▶ [SET EXERCISE] Locate, in the data below, the line that contains "in imported if" and the line that contains "name: the new name."; reproduce exactly those two lines and every line between them, nothing more.

▶ [INFORMATION SUPPLIED]
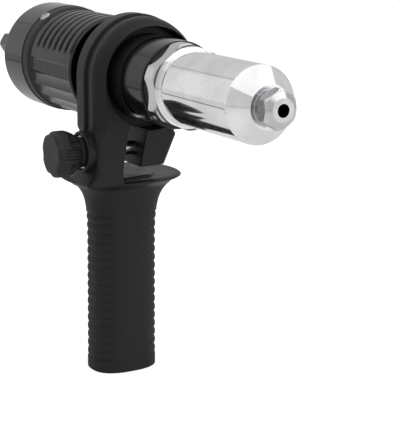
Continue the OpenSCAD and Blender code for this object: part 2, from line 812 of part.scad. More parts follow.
module leg_foot() {
    // The fixed leg spreads into the flange
    spread = 3.2;
    upper = [8.4, leg_side - leg_inside, 5.5];
    lower = [8, leg_side - leg_inside + spread + 1, 0.8];
    hull() {
        translate([ring_front - upper[0] - 0.6, axis_side - leg_side, guard_top - eps]) cube(upper);
        translate([ring_front - lower[0] - 5, axis_side - leg_side - spread, guard_top - 3 * eps])
            cube(lower);
    }
}

module clamp_frame() {
    band_end = ring_ahead + band_w;
    bead_start = band_end + ring_groove_w;
    bead_end = ring_front - bead_rounds[0][0];
    color("#2a2a2c") difference() {
        union() {
            along_x(ring_ahead, band_w) clamp_outline(band_r, leg_side + band_side_rise);
            along_x(band_end, ring_groove_w)
                clamp_outline(ring_groove_r, leg_side - groove_side_drop);
            along_x(bead_start, bead_end - bead_start) clamp_outline(bead_r, leg_side);
            for (round = bead_rounds)
                along_x(ring_front - round[0], round[0])
                    clamp_outline(bead_r - round[1], leg_side - round[1] / 2);
            on_bolt(boss_face) cylinder(r = boss_r, h = boss_len + 3);
            guard_plate();
            leg_foot();
            translate([-tongue_d / 2, -tongue_w / 2, tongue_z])
                cube([tongue_d, tongue_w, guard_low + 1 - tongue_z]);
        }
        on_axis(t_seat - eps) cylinder(r = ring_bore_r, h = ring_w + 2 * eps);
        on_axis(t_seat + ring_w - 1.2) rotate_extrude()
            polygon([[0, 0], [ring_bore_r, 0], [ring_bore_r + 1.2, 1.2 + eps], [0, 1.2 + eps]]);
        on_bolt(boss_face - eps) cylinder(r = bolt_r + 0.2, h = 60);
        on_bolt(boss_face - eps) cylinder(r = washer_r + free_gap, h = washer_seat - boss_face + eps);
        on_bolt(head_face) cylinder(r = (head_across / 2 + 0.1) / cos(30), h = 20, $fn = 6);
    }
}

module grip() {
    // The flare under the flange, each step: its drop below the flange, and how far its rim stands in
    flare = [[0, 5.4], [2.4, 8], [7.3, 10.2], [14, 11.6]];
    color("#2f2f31") difference() {
        union() {
            linear_extrude(guard_low - layer) grip_oval();
            for (i = [1 : len(flare) - 1])
                hull() {
                    flange_layer(guard_low - layer - flare[i][0], flare[i][1]);
                    flange_layer(guard_low - layer - flare[i - 1][0], flare[i - 1][1]);
                }
        }
        translate([-tongue_d / 2 - run_gap, -tongue_w / 2 - run_gap, tongue_z])
            cube([tongue_d + 2 * run_gap, tongue_w + 2 * run_gap, guard_low]);
        for (i = [0 : rib_count])
            translate([0, 0, first_rib + (i - 0.5) * rib_pitch - rib_gap / 2]) linear_extrude(rib_gap)
                difference() {
                    circle(r = grip_w);
                    grip_oval(rib_depth);
                    square([2 * grip_w, rib_clear], center = true);
                }
    }
}

module clamp_bolt() {
    color("#a4a7ab") {
        on_bolt(bolt_end) cylinder(r = bolt_r, h = head_face - bolt_end + eps);
        on_bolt(head_face) cylinder(r = head_across / 2 / cos(30), h = head_len, $fn = 6);
    }
}

module clamp_washer() {
    color("#a4a7ab") on_bolt(washer_face) difference() {
        cylinder(r = washer_r, h = washer_len);
        translate([0, 0, -eps]) cylinder(r = bolt_r + bolt_gap, h = washer_len + 2 * eps);
    }
}

module clamp_knob() {
    lobe_step = 360 / knob_lobes;
    ridge_step = 10;
    ridge_cut_r = 0.45;
    color("#2c2c2e") difference() {
        union() {
            on_bolt(knob_face) rotate_extrude() polygon([
                [0, 0], [knob_r - 1.8, 0], [knob_r - 0.5, 0.7], [knob_r, 2], [knob_r, knob_len - 2.5],
                [knob_r - 0.9, knob_len], [0, knob_len]]);
            on_bolt(knob_back - eps) cylinder(r = washer_r - free_gap, h = knob_neck_face - knob_back + eps);
        }
        for (i = [0 : knob_lobes - 1]) {
            on_bolt(knob_face - eps) rotate([0, 0, (i + 0.5) * lobe_step])
                translate([knob_r + hollow_r - hollow_depth, 0, 0])
                    cylinder(r = hollow_r, h = knob_len + 2 * eps, $fn = 48);
            for (j = [-1, 0, 1])
                on_bolt(knob_face + 1.6) rotate([0, 0, i * lobe_step + j * ridge_step])
                    translate([knob_r + 0.1, 0, 0]) cylinder(r = ridge_cut_r, h = knob_len, $fn = 16);
        }
        on_bolt(insert_end) cylinder(r = insert_r + seat_gap, h = 30);
        on_bolt(bolt_end - bolt_spare) cylinder(r = bolt_r + bolt_gap, h = knob_len);
    }
}

module knob_insert() {
    color("#b58a4a") on_bolt(insert_end) difference() {
        cylinder(r = insert_r, h = knob_neck_face - insert_end);
        translate([0, 0, -eps]) cylinder(r = bolt_r + run_gap, h = 40);
    }
}

rear_collar();
main_housing();
lock_screw();
front_sleeve();
sealing_washer();
nose_housing();
nosepiece();
tube_bush();
rear_bush();
thrust_race_front();
drive_spindle();
retaining_ring();
thrust_race_rear();
ball_cage();
thrust_balls();
pull_nut();
nut_keys();
pull_tube();
jaw_case();
jaw_spring();
jaw_a();
jaw_b();
jaw_c();
jaw_pusher();
clamp_frame();
grip();
clamp_bolt();
clamp_washer();
clamp_knob();
knob_insert();
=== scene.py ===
"""Looks of the rivet drill adapter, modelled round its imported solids, in metres."""

import logging
import math
from collections.abc import Callable, Iterator, Sequence
from contextlib import contextmanager
from dataclasses import dataclass
from enum import Enum

import bmesh
import bpy
from mathutils import Matrix, Vector


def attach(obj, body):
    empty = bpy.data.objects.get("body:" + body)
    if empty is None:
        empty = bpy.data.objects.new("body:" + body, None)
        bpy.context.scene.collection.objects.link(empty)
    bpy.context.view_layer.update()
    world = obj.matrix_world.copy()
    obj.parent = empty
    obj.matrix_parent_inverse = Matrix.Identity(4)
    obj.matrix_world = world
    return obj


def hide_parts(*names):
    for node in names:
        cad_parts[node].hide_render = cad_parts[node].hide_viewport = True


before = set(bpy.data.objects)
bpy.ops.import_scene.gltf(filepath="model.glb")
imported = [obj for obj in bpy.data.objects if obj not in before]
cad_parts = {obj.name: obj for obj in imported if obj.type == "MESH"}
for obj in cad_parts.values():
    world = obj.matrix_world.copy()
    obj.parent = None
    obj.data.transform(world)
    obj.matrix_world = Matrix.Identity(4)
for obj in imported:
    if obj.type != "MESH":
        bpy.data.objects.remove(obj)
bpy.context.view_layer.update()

log = logging.getLogger("rivet_adapter")

MM = 0.001
AXIS_Y = 5.5  # tool axis beside the grip's middle, mm
AXIS_Z = 131.3  # tool axis above the grip's foot, mm
REAR_X = -85.0  # rear face of the collar, mm
TURN_STEPS = 180  # steps of a turned piece

Point = tuple[float, float]
Span = tuple[float, float]
Profile = Sequence[tuple[float, float, float]]


# Modelling helpers


def deselect() -> None:
    """Clears the selection, which loading the solids leaves full."""
    bpy.ops.object.select_all(action="DESELECT")


def pick(obj: bpy.types.Object) -> None:
    """Makes one object the only selected and active one.

    Args:
        obj: the object to pick.
    """
    deselect()
    obj.select_set(True)
    bpy.context.view_layer.objects.active = obj


@contextmanager
def editing(obj: bpy.types.Object, select: str = "DESELECT") -> Iterator[bmesh.types.BMesh]:
    """Opens an object in edit mode.

    Args:
        obj: the mesh object to edit.
        select: how everything is selected at the start.

    Returns:
        The mesh under edit.
    """
    pick(obj)
    bpy.ops.object.mode_set(mode="EDIT")
    bpy.ops.mesh.select_all(action=select)
    try:
        yield bmesh.from_edit_mesh(obj.data)
    finally:
        bpy.ops.object.mode_set(mode="OBJECT")


def named(name: str) -> bpy.types.Object:
    """Names the active object and its mesh, and puts its place into the mesh.

    Args:
        name: the new name.

    Returns:
        The active object.
    """
    obj = bpy.context.view_layer.objects.active
    obj.name = obj.data.name = name
    bpy.ops.object.transform_apply(location=True, rotation=True, scale=True)
    return obj


def smooth(obj: bpy.types.Object, degrees: float = 32.0) -> None:
    """Shades smooth, with sharp edges kept hard and large faces kept flat.

    Args:
        obj: the object to shade.
        degrees: the angle above which an edge is sharp.
    """
    pick(obj)
    bpy.ops.object.shade_smooth_by_angle(angle=math.radians(degrees))
    apply_modifier(obj, "WEIGHTED_NORMAL", keep_sharp=True, weight=80)


def apply_modifier(obj: bpy.types.Object, kind: str, **settings: object) -> None:
    """Adds a modifier, sets it up and applies it.

    Args:
        obj: the object that gets it.
        kind: Blender's name of the modifier's type.
        settings: the modifier's own settings.
    """
    pick(obj)
    modifier = obj.modifiers.new(kind.title(), kind)
    for key, value in settings.items():
        setattr(modifier, key, value)
    bpy.ops.object.modifier_apply(modifier=modifier.name)


def combine(obj: bpy.types.Object, other: bpy.types.Object, operation: str) -> None:
    """Joins, cuts or intersects an object with another, which is used up."""
    apply_modifier(obj, "BOOLEAN", operation=operation, object=other, solver="EXACT")
    bpy.data.objects.remove(other)


def soften(obj: bpy.types.Object, width: float, degrees: float = 30.0, segments: int = 2) -> None:
    """Rounds every edge sharper than an angle.

    Args:
        obj: the object whose edges are rounded.
        width: width of the rounding in mm.
        degrees: the angle above which an edge is rounded.
        segments: the faces across the rounding.
    """
    apply_modifier(
        obj,
        "BEVEL",
        width=width * MM,
        segments=segments,
        limit_method="ANGLE",
        angle_limit=math.radians(degrees),
        harden_normals=False,
        miter_outer="MITER_ARC",
    )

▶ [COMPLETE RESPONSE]
cad_parts = {obj.name: obj for obj in imported if obj.type == "MESH"}
for obj in cad_parts.values():
    world = obj.matrix_world.copy()
    obj.parent = None
    obj.data.transform(world)
    obj.matrix_world = Matrix.Identity(4)
for obj in imported:
    if obj.type != "MESH":
        bpy.data.objects.remove(obj)
bpy.context.view_layer.update()

log = logging.getLogger("rivet_adapter")

MM = 0.001
AXIS_Y = 5.5  # tool axis beside the grip's middle, mm
AXIS_Z = 131.3  # tool axis above the grip's foot, mm
REAR_X = -85.0  # rear face of the collar, mm
TURN_STEPS = 180  # steps of a turned piece

Point = tuple[float, float]
Span = tuple[float, float]
Profile = Sequence[tuple[float, float, float]]


# Modelling helpers


def deselect() -> None:
    """Clears the selection, which loading the solids leaves full."""
    bpy.ops.object.select_all(action="DESELECT")


def pick(obj: bpy.types.Object) -> None:
    """Makes one object the only selected and active one.

    Args:
        obj: the object to pick.
    """
    deselect()
    obj.select_set(True)
    bpy.context.view_layer.objects.active = obj


@contextmanager
def editing(obj: bpy.types.Object, select: str = "DESELECT") -> Iterator[bmesh.types.BMesh]:
    """Opens an object in edit mode.

    Args:
        obj: the mesh object to edit.
        select: how everything is selected at the start.

    Returns:
        The mesh under edit.
    """
    pick(obj)
    bpy.ops.object.mode_set(mode="EDIT")
    bpy.ops.mesh.select_all(action=select)
    try:
        yield bmesh.from_edit_mesh(obj.data)
    finally:
        bpy.ops.object.mode_set(mode="OBJECT")


def named(name: str) -> bpy.types.Object:
    """Names the active object and its mesh, and puts its place into the mesh.

    Args:
        name: the new name.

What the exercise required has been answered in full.